The genomic sequence of V1 was assembled into 33 contiguous sequences with a of total length of 40,408,077 bp and a N50 of 3,421,861 bp. The mean and longest contig sizes were 1,224,487 bp and 9,664,470 bp respectively. V1 contig length statistics showed an improvement in comparison to M4 and Pt-1C-BFP (Table 1). A total of 14,050 protein coding genes were annotated for V1, which included the major effector ToxA (PtrV1_13859) positioned on contig12: 1,348,464–1,349,050. A total of 10,398 genes were orthologous to Pt-1C-BFP and M4. The V1 annotated genome has been deposited with National Center for Biotechnology Information (NCBI) GenBank under the accession SAXQ00000000.

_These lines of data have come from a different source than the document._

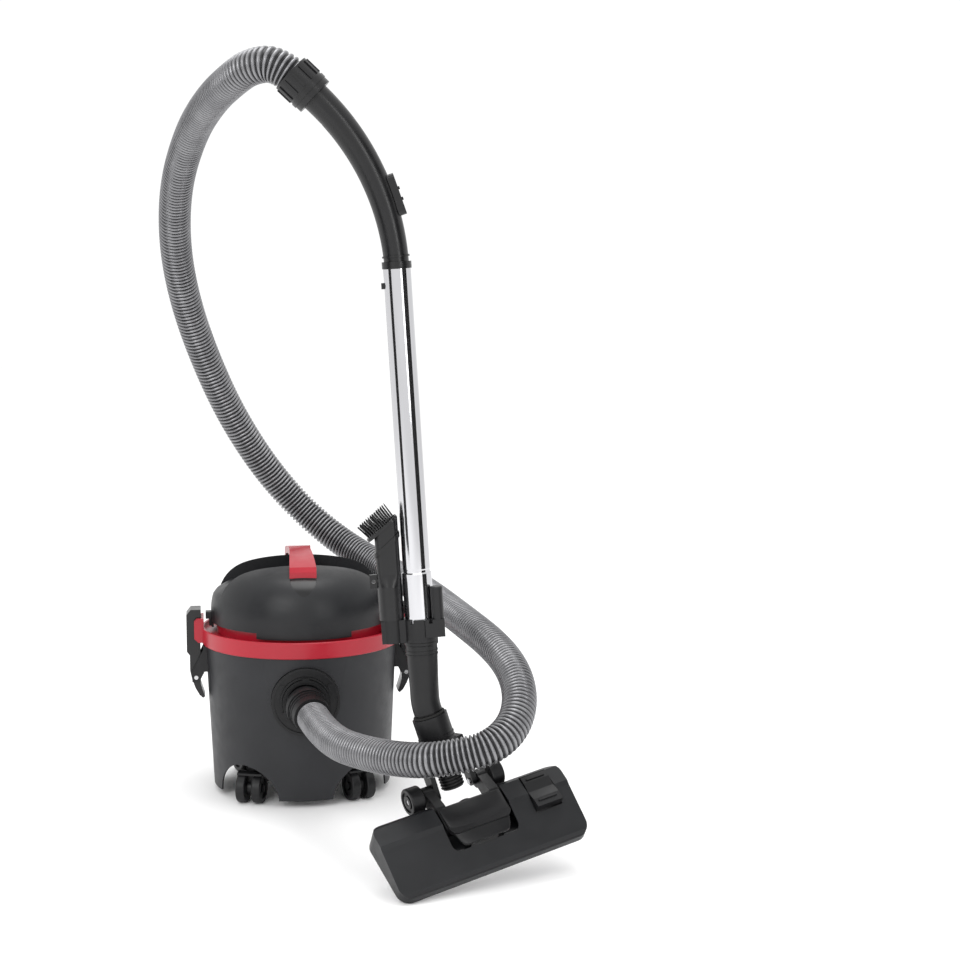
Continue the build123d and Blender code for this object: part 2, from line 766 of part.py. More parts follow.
def combo_tool():
    """Small tool: round socket, flat body and a slanted mouth for its brush."""
    body = disc(16, PEG_FOOT + 0.4, PEG_FOOT + 44)
    lower = Plane.XY.offset(PEG_FOOT + 44) * Circle(16)
    upper = Plane.XY.offset(PEG_FOOT + 60) * RectangleRounded(31, 24, 8)
    body += loft([lower, upper])
    body += extrude(Plane.XY.offset(PEG_FOOT + 60) * RectangleRounded(31, 24, 8), amount=90)
    body = split(body, bisect_by=tool_slant(118), keep=Keep.BOTTOM)
    body += tool_slant(118) * extrude(RectangleRounded(29, 49, 12), amount=4)
    collar = tool_slant(92) * extrude(RectangleRounded(80, 80, 4), amount=5)
    collar &= extrude(Plane.XY.offset(PEG_FOOT + 40) * RectangleRounded(34, 27, 9), amount=90)
    body += collar
    tab = block((-25, -14), (-2, 2), (PEG_FOOT + 42, PEG_FOOT + 60))
    body += tab - Pos(-20, 0, PEG_FOOT + 51) * Rot(90, 0, 0) * disc(2.5, -5, 5)
    body -= disc(14.25, PEG_FOOT, PEG_FOOT + 40)
    body -= extrude(Plane.XY.offset(PEG_FOOT + 39) * RectangleRounded(24, 17, 6), amount=140)
    return WAND * (Pos(TOOL_OFFSET, 0, 0) * body)


def tool_brush():
    """Oval ring of bristles on the tool's slanted mouth."""
    tuft = extrude(RectangleRounded(26, 46, 11), amount=20)
    tuft -= extrude(RectangleRounded(19, 38, 8), amount=30)
    return WAND * (Pos(TOOL_OFFSET, 0, 0) * (tool_slant(118) * (Pos(0, 0, 4) * tuft)))


# ------------------------------------------------------------------ floor head
def swivel_collar():
    """Collar that turns on the neck, with two ears down to the roller axis."""
    collar = ring(23.4, 16 + FIT, 54, NECK_DROP - 15.6)
    for height in (56, 61, 66, 71):
        collar += ring(24.2, 20, height, height + 2.2)
    for side in (-1, 1):
        low, high = sorted((side * 24.6, side * 31.6))
        profile = [(-9, 0), (9, 0), (11, 40), (11, 62), (-11, 62), (-11, 40)]
        collar += side_prism(profile, low, high)
        collar += Pos(low, 0, 0) * Rot(0, 90, 0) * disc(9, 0, high - low)
        inner, outer = sorted((side * 17, side * 31.6))
        collar += block((inner, outer), (-11, 11), (54, 62)) - disc(19, 40, 70)
    hole = Pos(-40, *ROLLER_AXIS) * Rot(0, 90, 0) * disc(4 + FIT, 0, 80)
    return NECK * collar - HEAD * hole


def flex_hose():
    """Short corrugated sleeve between the collar and the floor head."""
    points = [(12.4, 53.0)]
    steps = 13
    pitch = 53.0 / steps
    for i in range(steps):
        high = 53.0 - i * pitch
        points += [(15.6, high - pitch * 0.25), (15.6, high - pitch * 0.5)]
        points += [(13.6, high - pitch * 0.75), (13.6, high - pitch)]
    points += [(12.4, 0.0)]
    return NECK * turned(*points)


def head_outline(inset, low, high):
    """Rounded plan of the floor head between two heights."""
    plan = RectangleRounded(HEAD_LENGTH - 2 * inset, HEAD_DEPTH - 2 * inset, 17 - inset)
    return extrude(Plane.XY.offset(low) * plan, amount=high - low)


def head_profile(inset):
    """Side outline of the floor head: flat back strip and a slope to the nose."""
    half = HEAD_DEPTH / 2 - inset
    points = [
        (-half, -5),
        (-half, 10 - inset),
        (-half + 6, 16.5 - inset),
        (14, HEAD_HEIGHT - 3 - inset),
        (20, HEAD_HEIGHT - inset),
        (half - 7, HEAD_HEIGHT - inset),
        (half, HEAD_HEIGHT - 7 - inset),
        (half, -5),
    ]
    return side_prism(points, -200, 200)


def yoke_pocket():
    """U-shaped opening for the yoke, open at the back."""
    half = POCKET_HALF
    pocket = block((-half, half), (-8, 80), (12, 60))
    pocket += block((-half + 10, half - 10), (-18, 0), (12, 60))
    for side in (-1, 1):
        pocket += Pos(side * (half - 10), -8) * disc(10, 12, 60)
    return pocket


def pedal_pocket():
    """Opening for the rocker pedal in the top of the floor head."""
    return block((79.4, 119.6), (-6, 47), (14, 60))


def nozzle_cover():
    """Upper shell of the floor head."""
    shell = head_outline(0, 12.2, 60) & head_profile(0)
    shell -= head_outline(2.6, 10, 60) & head_profile(2.6)
    rim = (head_outline(0.0, 12.2, 15) - head_outline(1.2, 10, 13.6)) & head_profile(0)
    shell += rim - head_outline(2.6, 5, 60)
    return HEAD * (shell - yoke_pocket() - pedal_pocket())


def nozzle_base():
    """Lower tray of the floor head with the air channel and the pivot cheeks."""
    tray = head_outline(0, 2.5, 12) - head_outline(3, 5.5, 20)
    tray += block((-118, 118), (-34, -31), (5, 14)) + block((-118, -30), (-11, -8), (5, 14))
    tray += block((30, 118), (-11, -8), (5, 14))
    stub = Pos(0, 0, 17) * Rot(-90, 0, 0)
    tray += block((-20, 20), (-12, 16), (5, 20)) + stub * disc(12, 4, 48)
    tray -= stub * disc(9.5, 6, 60)
    tray -= block((-14, 14), (-9, 10), (6, 22))
    tray -= block((-114, 114), (-30, -12), (0, 9))
    tray -= block((-123, 123), (-45.2, -36.8), (0, 9))
    y, z = TILT_AXIS
    for side in (-1, 1):
        low, high = sorted((side * 50.2, side * 54))
        tray += block((low, high), (y - 7, y + 7), (5, z + 6))
        tray -= Pos(low - 1, y, z) * Rot(0, 90, 0) * disc(3 + FIT, 0, 7)
    for low, high in ((72, 75.5), (122.5, 126)):
        tray += block((low, high), (16, 26), (5, 29.5))
        tray -= Pos(low - 1, 21, 25) * Rot(0, 90, 0) * disc(2 + FIT, 0, 7)
    return HEAD * tray


def sole_plate():
    """Steel sole with the suction mouth and the brush slot."""
    sole = head_outline(3.5, 0, 2.5)
    sole -= block((-114, 114), (-30, -12), (-5, 9))
    sole -= block((-123, 123), (-45.2, -36.8), (-5, 9))
    return HEAD * sole


def brush_strip():
    """Carrier with a row of tufts that drops below the sole."""
    strip = block((-121, 121), (-43.6, -38.4), (6.5, 12))
    strip += block((-119, 119), (-42.2, -39.8), (0.6, 7))
    return HEAD * strip


def pedal():
    """Rocker pedal that raises and drops the brush strip."""
    outline = [(-4, 24), (-4, 38), (8, 38.5), (21, 35.6), (34, 38.5), (44, 38), (44, 24), (21, 20)]
    rocker = side_prism(outline, 80.4, 118.6)
    for y in (4, 38):
        rocker += block((86, 113), (y - 1.2, y + 1.2), (37, 40.2))
    rocker += Pos(0, 21, 25) * Rot(0, 90, 0) * disc(2, 72.5, 125.5)
    return HEAD * rocker


def yoke():
    """Plate in the floor head's pocket with two arms to the roller axis."""
    y, z = TILT_AXIS
    plate = block((-45, 45), (10, 42), (31, 37)) + block((-35, 35), (0, 12), (31, 37))
    for side in (-1, 1):
        plate += Pos(side * 35, 10) * disc(10, 31, 37)
        low, high = sorted((side * 33, side * 46.6))
        arm = [(y - 8, 13), (y - 8, 33), (44, 37), (74, 31), (82, 14), (44, 13)]
        plate += side_prism(arm, low, high)
        plate += Pos(low, *ROLLER_AXIS) * Rot(0, 90, 0) * disc(12, 0, high - low)
        low, high = sorted((side * 42, side * 53.8))
        plate += Pos(low, y, z) * Rot(0, 90, 0) * disc(3, 0, high - low)
    hole = Pos(-60, *ROLLER_AXIS) * Rot(0, 90, 0) * disc(4, 0, 120)
    return HEAD * (plate - hole)


def hinge_pins():
    """Two stub axles through the yoke, the collar's ears and the rollers."""
    pins = Part()
    for side in (-1, 1):
        low, high = sorted((side * 22.5, side * 68))
        pins += Pos(low, *ROLLER_AXIS) * Rot(0, 90, 0) * disc(4, 0, high - low)
    return HEAD * pins


def roller(side):
    """Floor roller outside one arm of the yoke."""
    low, high = sorted((side * 50.2, side * 69))
    wheel = disc(ROLLER_RADIUS, low, high)
    wheel = fillet(wheel.edges().filter_by(GeomType.CIRCLE), 2)
    cap = (67, 70) if side > 0 else (-70, -67)
    wheel -= ring(13.5, 9, *cap)
    wheel -= disc(4 + FIT, low - 1, high + 1)
    return HEAD * (Pos(0, *ROLLER_AXIS) * Rot(0, 90, 0) * wheel)


# ------------------------------------------------------------------ hose
def hose_route():
    """Points of the hose from the inlet cuff to the end of the grip."""
    start = cuff_plane().from_local_coords(Vector(0, 0, CUFF_LENGTH))
    end = grip_plane(GRIP_ARC_ANGLE).from_local_coords(Vector(0, 0, 20))
    middle = [
        (69, -420, 143),
        (126, -503, 154),
        (176, -520, 163),
        (219, -522, 174),
        (250, -500, 194),
        (265, -462, 220),
        (265, -405, 245),
        (249, -330, 265),
        (215, -210, 281),
        (181, -45, 291),
        (145, 98, 294),
        (97, 160, 316),
        (55, 188, 343),
        (4, 205, 388),
        (-50, 196, 455),
        (-98, 165, 537),
        (-135, 122, 624),
        (-163, 68, 712),
        (-177, 5, 798),
        (-173, -80, 884),
        (-149, -180, 955),
        (-121, -285, 994),
        (-93, -368, 1016),
        (-70, -404, 1030),
    ]
    first = cuff_plane().from_local_coords(Vector(0, 0, CUFF_LENGTH + 103))
    last = end + grip_plane(GRIP_ARC_ANGLE).z_dir * 44
    return [start, first] + [Vector(*p) for p in middle] + [last, end]


def corner_radii(points):
    """Radius of the arc at each inner point: 0.45 of the shorter run over tan(half turn)."""
    radii = []
    for before, here, after in zip(points, points[1:], points[2:]):
        turn = (here - before).get_angle(after - here)
        run = min((here - before).length, (after - here).length)
        radii.append(0.45 * run / tan(radians(turn / 2)))
    return radii


def hose():
    """Plain tube along the hose's route."""
    points = hose_route()
    radii = corner_radii(points)
    path = FilletPolyline(*points, radius=radii)
    start = Plane(origin=points[0], z_dir=points[1] - points[0])
    section = start * (Circle(HOSE_DIAMETER / 2) - Circle(HOSE_BORE / 2))
    tube = sweep(section, path=path)
    area = pi * (HOSE_DIAMETER**2 - HOSE_BORE**2) / 4
    print("hose length", round(path.length), "radii", [round(r) for r in radii])
    print("hose runs", [round((b - a).length) for a, b in zip(points, points[1:])])
    print("hose volume over section times length", round(tube.volume / area / path.length, 4))
    return tube


# ------------------------------------------------------------------ all nodes
def main():
    save("tub", tub())
    for number, ((x, y), angle) in enumerate(castor_places(), start=1):
        place = Pos(x, y, FLOOR) * Rot(0, 0, angle)
        save(f"castor_fork_{number}", place * castor_fork())
        save(f"castor_wheels_{number}", place * castor_wheels())
    save("rim_band", rim_band())
    save("rim_gasket", rim_gasket())
    save("inlet_flange", inlet_flange())
    save("lock_collar", lock_collar())
    save("inlet_cuff", inlet_cuff())
    save("latch_brackets", latch_brackets())
    save("latch_pins", latch_pins())
    save("latch_left", latch(-1))
    save("latch_right", latch(1))
    save("dust_bag", dust_bag())
    save("bag_collar", bag_collar())
    save("cloth_filter", cloth_filter())
    save("head_base", head_base())
    save("head_cover", head_cover())
    save("cover_screws", Part() + cover_screws())
    save("exhaust_grille", exhaust_grille())
    save("exhaust_filter", exhaust_filter())
    save("cable_gland", cable_gland())
    save("carry_handle", carry_handle())
    save("power_button", power_button())
    save("power_switch", power_switch())
    save("motor_case", motor_case())
    save("fan_case", fan_case())
    save("motor_bearings", motor_bearings())
    save("armature", armature())
    save("impeller", impeller())
    save("motor_ring", motor_ring())
    save("filter_basket", filter_basket())
    save("suppressor", suppressor())
    save("wand_tube", wand_tube())
    save("grip_handle", grip_handle())
    save("suction_slider", suction_slider())
    save("swivel_cuff", swivel_cuff())
    save("snap_button", snap_button())
    save("neck", neck())
    save("neck_seal", neck_seal())
    save("tool_holder", tool_holder())
    save("combo_tool", combo_tool())
    save("tool_brush", tool_brush())
    save("swivel_collar", swivel_collar())
    save("flex_hose", flex_hose())
    save("nozzle_cover", nozzle_cover())
    save("nozzle_base", nozzle_base())
    save("sole_plate", sole_plate())
    save("brush_strip", brush_strip())
    save("pedal", pedal())
    save("yoke", yoke())
    save("hinge_pins", hinge_pins())
    save("roller_left", roller(-1))
    save("roller_right", roller(1))
    save("hose", hose())


main()
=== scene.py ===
import math
import random

import bmesh
import bpy
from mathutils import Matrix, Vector


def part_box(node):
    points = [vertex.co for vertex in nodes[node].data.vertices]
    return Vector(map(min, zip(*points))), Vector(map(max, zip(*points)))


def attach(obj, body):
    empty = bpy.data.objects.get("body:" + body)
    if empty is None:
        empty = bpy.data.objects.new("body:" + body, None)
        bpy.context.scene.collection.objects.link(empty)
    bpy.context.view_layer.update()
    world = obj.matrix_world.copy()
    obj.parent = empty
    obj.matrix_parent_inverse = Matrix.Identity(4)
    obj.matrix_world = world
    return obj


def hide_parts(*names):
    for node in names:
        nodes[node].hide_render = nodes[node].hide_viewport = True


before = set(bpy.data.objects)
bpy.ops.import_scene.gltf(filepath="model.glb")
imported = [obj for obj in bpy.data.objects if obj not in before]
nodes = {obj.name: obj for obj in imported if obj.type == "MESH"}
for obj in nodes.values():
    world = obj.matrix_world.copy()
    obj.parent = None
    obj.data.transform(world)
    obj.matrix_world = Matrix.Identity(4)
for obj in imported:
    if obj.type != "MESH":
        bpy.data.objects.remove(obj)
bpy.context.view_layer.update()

# ------------------------------------------------------------------ driving values, in metres
CAMERA_PLACE = (-0.2149, -2.8805, 0.859)
CAMERA_DOWN = math.radians(7.32)
CAMERA_YAW = math.radians(7.26)  # towards +X
LENS_MM = 78.75
SENSOR_MM = 36.0

RIB_PITCH = 0.0062
RIB_RADIUS = 0.0230
GROOVE_RADIUS = 0.0190
HOSE_SIDES = 40
RIB_PROFILE = (0.0, 0.40, 0.93, 1.0, 0.93, 0.40)  # groove to rib and back, over one pitch
DIRECTION_REACH = 3  # steps each way that a direction along the hose is taken over

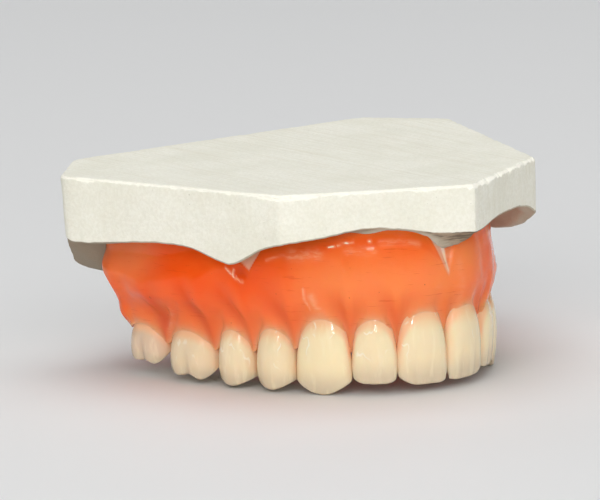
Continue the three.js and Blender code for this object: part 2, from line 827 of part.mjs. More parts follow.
for (const tooth of teeth) {
  for (const [side, sign] of [['left', 1], ['right', -1]]) {
    const { x, y, turn, outward } = archAt(sign * tooth.middle);
    const mesh = addPiece(`${side}_${tooth.name}`, toothBody(tooth, sign < 0, 0), toothColour, 0.3);
    mesh.position.set(x + outward.x * tooth.standOut, y + outward.y * tooth.standOut, tooth.lift);
    mesh.rotation.z = sign * turn;
    mesh.updateMatrix();
    wax = wax.subtract(toManifold(toothBody(tooth, sign < 0, socketClearance), mesh.matrix));
  }
}

addPiece('denture_base', fromManifold(wax), waxColour, 0.25);

export default group;
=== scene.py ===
# Upper full denture in orange wax on its plaster cast: finished surfaces, materials, light and camera.
# Shapes are worked out in millimetres, in the frame of the CAD model, and turned to metres at the end.
import math
import bpy
import numpy as np
from mathutils import Matrix, Vector


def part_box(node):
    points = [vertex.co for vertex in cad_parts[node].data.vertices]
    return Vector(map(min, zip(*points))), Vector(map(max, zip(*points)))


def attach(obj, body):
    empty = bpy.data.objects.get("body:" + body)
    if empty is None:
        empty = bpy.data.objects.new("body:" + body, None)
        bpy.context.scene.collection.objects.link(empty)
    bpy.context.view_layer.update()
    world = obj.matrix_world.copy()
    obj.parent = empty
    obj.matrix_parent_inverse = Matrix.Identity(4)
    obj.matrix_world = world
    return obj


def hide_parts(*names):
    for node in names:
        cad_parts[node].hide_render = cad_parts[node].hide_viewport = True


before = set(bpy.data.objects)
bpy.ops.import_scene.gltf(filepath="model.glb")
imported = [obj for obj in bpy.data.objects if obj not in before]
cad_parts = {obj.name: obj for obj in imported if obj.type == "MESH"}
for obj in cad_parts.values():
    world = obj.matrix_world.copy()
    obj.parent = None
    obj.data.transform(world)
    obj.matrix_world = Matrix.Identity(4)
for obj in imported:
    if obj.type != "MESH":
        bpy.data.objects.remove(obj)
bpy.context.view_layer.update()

MM = 0.001
CAST_HALF_WIDTH, BACK_WALL, TOTAL_HEIGHT = (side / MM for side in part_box("plaster_cast")[1])

# Plan of the cast, measured from its straight back wall
HEEL_CORNER = 10.5
CANINE_CORNER = 46.1
CANINE_CORNER_HALF_WIDTH = 22.8
BACK_HALF_WIDTH = 26.05
FRONT_TIP_OFFSET = 2.56
CAST_CENTRE_FROM_BACK = 26.1
CAST_LENGTH = 2 * BACK_WALL

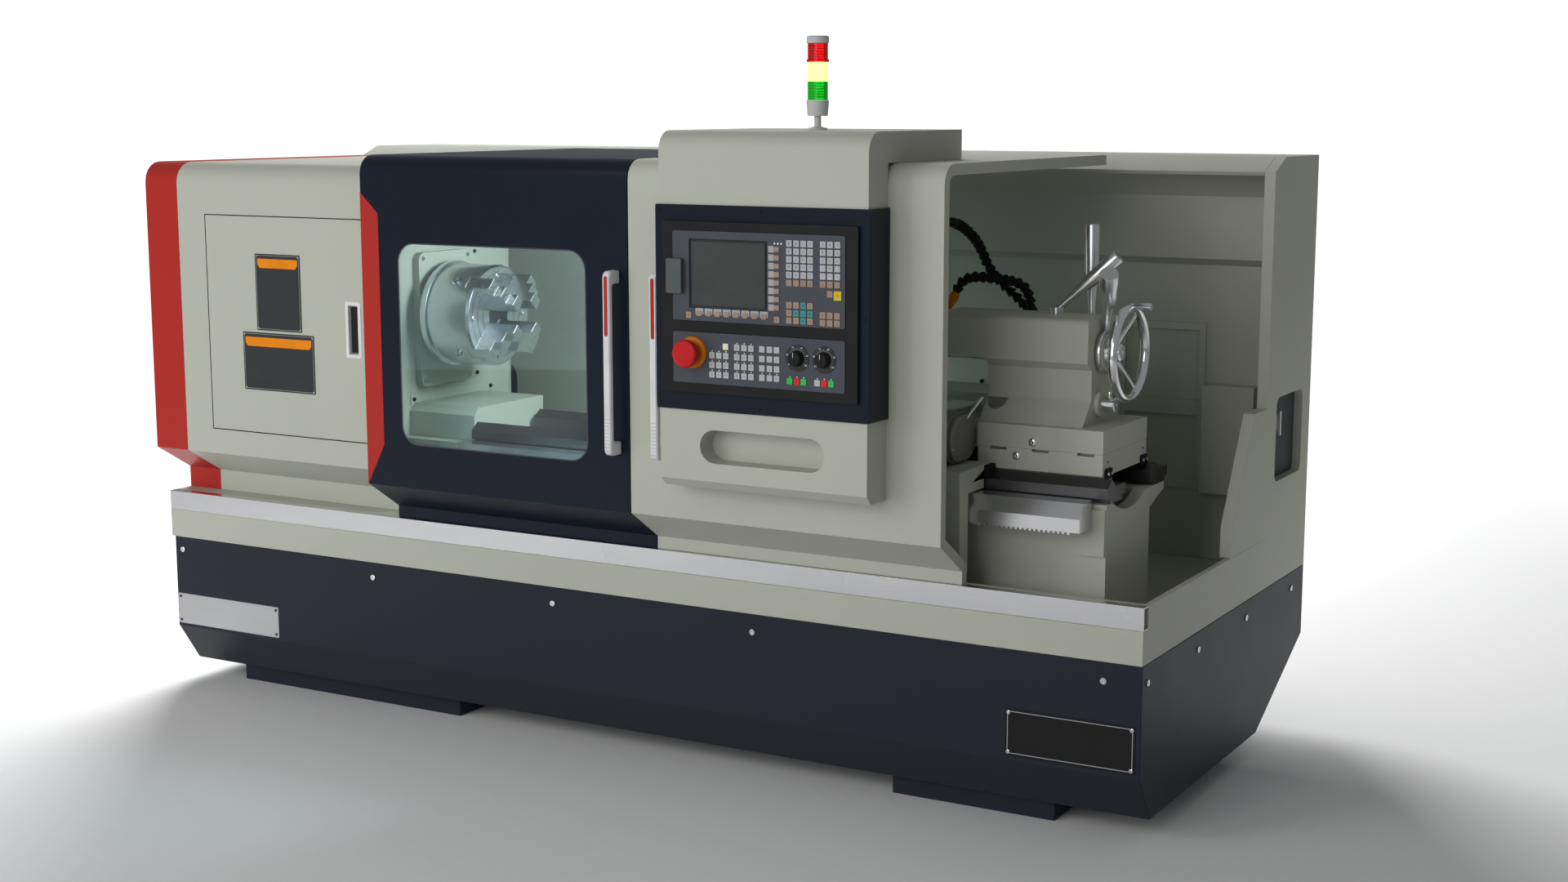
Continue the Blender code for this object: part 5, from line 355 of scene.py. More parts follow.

Table 1 Pyrenophora tritici-repentis race 1 isolate genome information and assembly statistics

Whole genome alignment of V1 to M4 (PacBio RSII) and Pt-1C-BFP (Sanger) confirmed the same large-scale rearrangements in V1 that were found in M4 for chr3, chr7 and the distal regions of chr1 and 2 when compared to Pt-1C-BFP (Fig. 2a). However, V1 had sequence breaks at points not observed for M4 chr6 and observed for chr10 (which were confirmed previously by M4 optical mapping) [11]. The sequence alignment of M4 (chr6:1.57–1.75 Mb), Pt-1C-BFP (chr6 1.32–1.50) and V1 (contigs 11 and 12) highlight the sequence break point in V1 76,077 bp upstream of the ToxA effector gene (Fig. 2b), that was not found in M4.

Fig. 2
figure 2

a Dot plots showing the whole genome nucleotide alignments for V1 contigs (vertical axis) to M4 and Pt-1C-BFP scaffolded genomes (horizontal axes). *Pt-1C-BFP contigs that are not assigned to a Pt-1C-BFP chromosome. b Sequence alignment showing Pt-1C-BFP Chr6:1.32–1.50 Mb, M4 Chr6:1.57–1.75 Mb and V1 contigs11 and 12 (both reverse complemented). The V1 contig break point is indicated 76 kb upstream of the ToxA locus (red arrow labelled as ToxA)

Discussion

The PacBio sequence for V1 had longer assembly statistics when compared to the recent M4 PacBio RSII (six SMRT cells) assembly, possibly due to the higher depth of coverage obtained from the PacBio Sequel system for overlap assembly.

The sequence comparison of V1 to both M4 and Pt-1C-BFP confirmed the chromosomal rearrangements for M4 chr1, chr2, chr3 and chr7 for the Australia isolates, which appears stable despite isolates being collected from different geographic states. Smaller scale differences between V1 and M4 were however detected in chr4, chr6, chr7 and chr8. Also, V1 had a sequence break upstream of ToxA with a significant sequence variation between Pt-1C-BFP and M4 in both length and complexity that was not resolved by assembly. These larger and smaller scale rearrangements can impact gene clusters, especially when they are proximal to complex sub-telomeric regions and breakpoints. This resource will therefore be useful for future ‘omics experiments and comparative Ptr genomic analyses.

Limitations

Although all methods have been made as consistent as possible for comparative analyses, this analysis has used databases, software and PacBio sequencing versions currently available, which may be updated in the future. The comparison of two Australian long-read assemblies is only an indication of potential genome stability in Australia.